I spent a lot of time bitching above, more than I should have probably. This is a good adventure with a lot of potential. A little more work could turn it in to a GREAT adventure. I seldom do a very good jorb (Strong Bad reference!) communicating the good parts of an adventure and I don’t think I’m doing a good job here either. The valley set up is a good one with a lot of interesting features sticking out to entice players to them. Ruined temple on a hill? Murder Hobo’s …. HO! The encounters, while somewhat lengthy, have some good details and imagery in them. Locked door? Get a smith to make a new key. Pentagrams to depress, fruit to eat, and just a ton of weird shit to mess with. Weird metal rods? Let’s forge them in to magic weapons! Gabor does a decent job imbuing old-school in to something stat’d out with 3.5. Unique monsters that didn’t get come out of some book, and weird unique powers/abilities tacked on to things. Way back when I started reviewing I went through a LARGE batch of products that were clearly written for 3.5 and ten converted to an older system by simply swapping out stats, etc.

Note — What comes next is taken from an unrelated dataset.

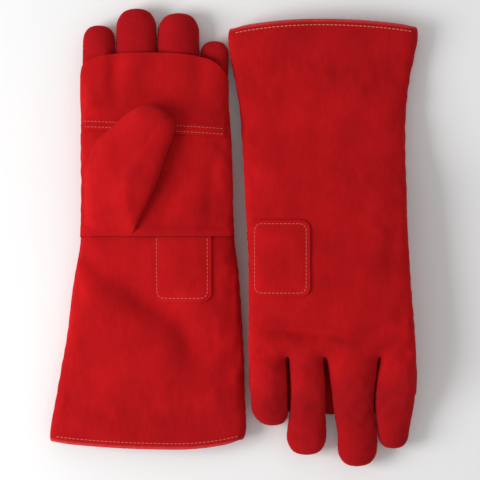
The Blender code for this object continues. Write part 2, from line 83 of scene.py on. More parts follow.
# how far the gloves stand off the table: over the back patch, and over the folded thumb
BACK_LIFT = ((0, 1.4), (37, 0), (140, 0), (176, 3.9), (305, 3.9), (345, 0), (500, 0))
PALM_LIFT = ((0, 1.4), (37, 0), (74, 0), (195, 18.8), (315, 18.8), (375, 0), (500, 0))
HEIGHTS = (
    (0, MOUTH_HEIGHT),
    (WRIST, HAND_HEIGHT),
    (SEAM, HAND_HEIGHT),
    (KNUCKLES, KNUCKLE_HEIGHT),
    (500, KNUCKLE_HEIGHT),
)

# where each stretch of leather changes from one body to the next
WRIST_BEND = (160.0, 210.0)
SLEEVE_END = 300.0
KNUCKLE_BEND = (302.0, 338.0)
ROOT_END = {"index": 344.0, "middle": 346.0, "ring": 346.0, "little": 340.0}
TIP_BEND = (-8.0, 12.0)  # before and past a fingertip's bend line
BENDS = {"index": 361.0, "middle": 363.0, "ring": 363.0, "little": 352.0}


def smooth(stations, at):
    """The value at a place on a smooth curve through (place, value) stations, with no overshoot."""
    at = min(max(at, stations[0][0]), stations[-1][0])
    slopes = [(b[1] - a[1]) / (b[0] - a[0]) for a, b in zip(stations, stations[1:])]
    k = next(i for i, b in enumerate(stations[1:]) if at <= b[0])

    def tangent(i):
        if i in (0, len(slopes)):
            return slopes[min(i, len(slopes) - 1)]
        before, after = slopes[i - 1], slopes[i]
        return 2 * before * after / (before + after) if before * after > 0 else 0.0

    (x0, y0), (x1, y1) = stations[k], stations[k + 1]
    step = x1 - x0
    t = (at - x0) / step
    start = y0 * (1 + 2 * t) * (1 - t) ** 2 + step * tangent(k) * t * (1 - t) ** 2
    end = y1 * t * t * (3 - 2 * t) - step * tangent(k + 1) * t * t * (1 - t)
    return start + end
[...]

None of the charm of the older products was present and thus the conversions missed the point of older play styles. This is almost the opposite. It’s like he’s taken one of the old school sandboxes from Judges Guild and restated it for 3.5, expanding the terseness of the JG original. He’s included a few good unique magic items, like the a ring of rainbow bridges (cool!) but there’s also a lot of the boring old +1 plate, +2 bastard sword stuff. Bad Hungarian! As punishment you must spend 10 years pondering this adventure and how it could be improved!
Don’t let me turn you off to this with my bitching above. It’s worth having, expanding on, and using.
Finally, I come to the real reason for this review. When you have your life-long and greatest dream crushed, get kittens. Introducing: Prince Voltan and Prince Barin! They LUV sinking their claws in to the italian sofa.